Automatically attach newly added devices to a local USBIP client on the same host (localhost only). This is a convenience feature; attachment failures (tool not found, error exit) are logged but do not abort device creation.

VIIPER expects the USBIP command-line tool to be in the PATH (should be by default) (usbip on Linux, usbip.exe on Windows).
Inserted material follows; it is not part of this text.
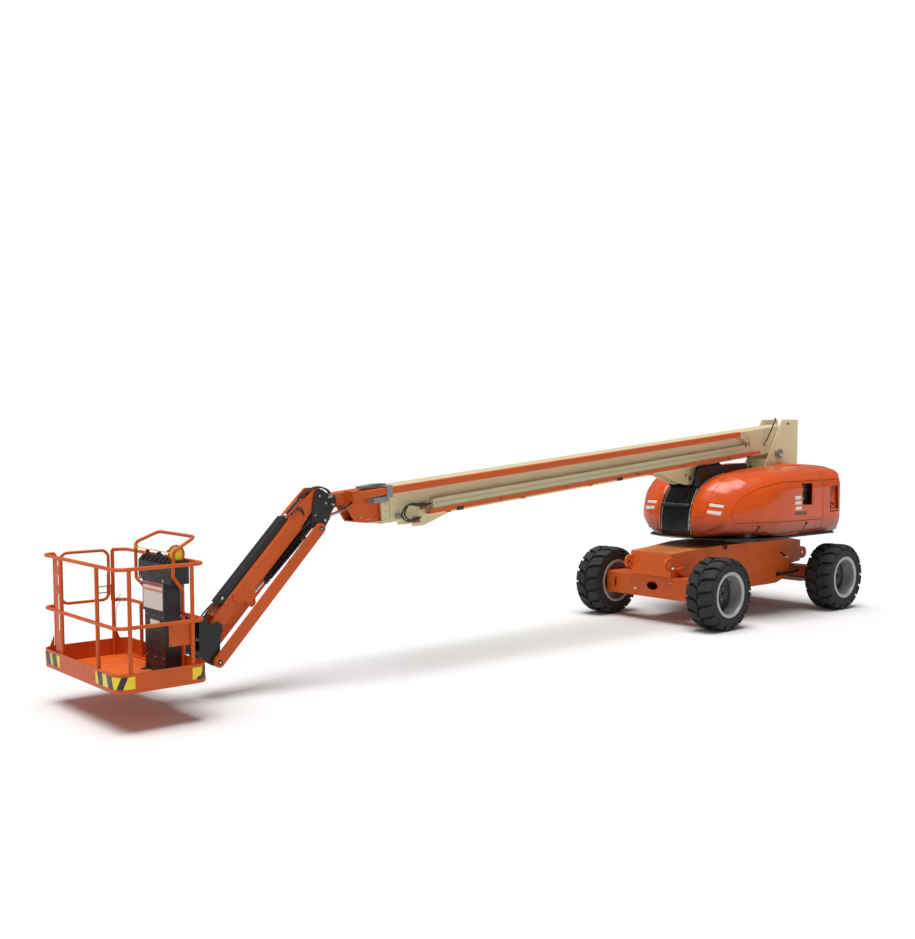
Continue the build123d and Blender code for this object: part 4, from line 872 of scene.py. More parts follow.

If it is missing, auto-attach will simply log an error.

Default: true
Environment Variable: VIIPER_API_AUTO_ATTACH_LOCAL_CLIENT

Disable example:

viiper server --api.auto-attach-local-client=false

--api.require-localhost-auth

Require authentication even for clients connecting from localhost (127.0.0.1, ::1, localhost).

By default, localhost clients are exempt from authentication for convenience during local development.
Enable this option if you want to enforce authentication for all connections regardless of origin.

Default: false
Environment Variable: VIIPER_API_REQUIRE_LOCALHOST_AUTH

Enable example:

viiper server --api.require-localhost-auth=true

--connection-timeout

Connection operation timeout for both USBIP and API servers.

Default: 30s
Environment Variable: VIIPER_CONNECTION_TIMEOUT

Examples

Basic Server

Start server with default settings (USBIP on :3241, API on :3242):

viiper server

Custom Addresses

Start server on custom ports:

viiper server --usb.addr=:9000 --api.addr=:9001

With Logging

Start server with debug logging to file:

viiper server --log.level=debug --log.file=/var/log/viiper.log

With Raw Packet Logging

Start server with raw USB packet logging (useful for reverse engineering):

viiper server --log.raw-file=/var/log/viiper-raw.log

Connect from a client (USBIP)

After the server is running and a virtual device has been added to a bus (via the API), attach it from a client using USBIP.

Notes:

  • VIIPER's USBIP server listens on :3241 by default (configurable via --usb.addr).
  • The BUSID-DEVICEID you need (e.g. 1-1) is returned by the API on device add and also visible via usbip list.

On Windows, use usbip-win2:

  • GUI: use the client to add a remote host and attach by busid.
  • CLI (similar flags):
usbip.exe list --remote VIIPER_HOST --tcp-port 3241
usbip.exe attach --remote VIIPER_HOST --tcp-port 3241 --busid BUSID-DEVICEID
# Load the virtual host controller (only needed once per boot)
sudo modprobe vhci-hcd

# List exportable devices on the VIIPER host
usbip list --remote=VIIPER_HOST --tcp-port=3241

# Attach a device by busid (long flags)
sudo usbip attach --remote=VIIPER_HOST --tcp-port=3241 --busid=BUSID-DEVICEID

# Equivalent short-form flags
sudo usbip --tcp-port 3241 -r VIIPER_HOST -b BUSID-DEVICEID

Replace VIIPER_HOST with the server's hostname/IP. If you changed the USBIP port, use that port instead of 3241.

Once attached, the device will appear to the OS/applications as a local USB device.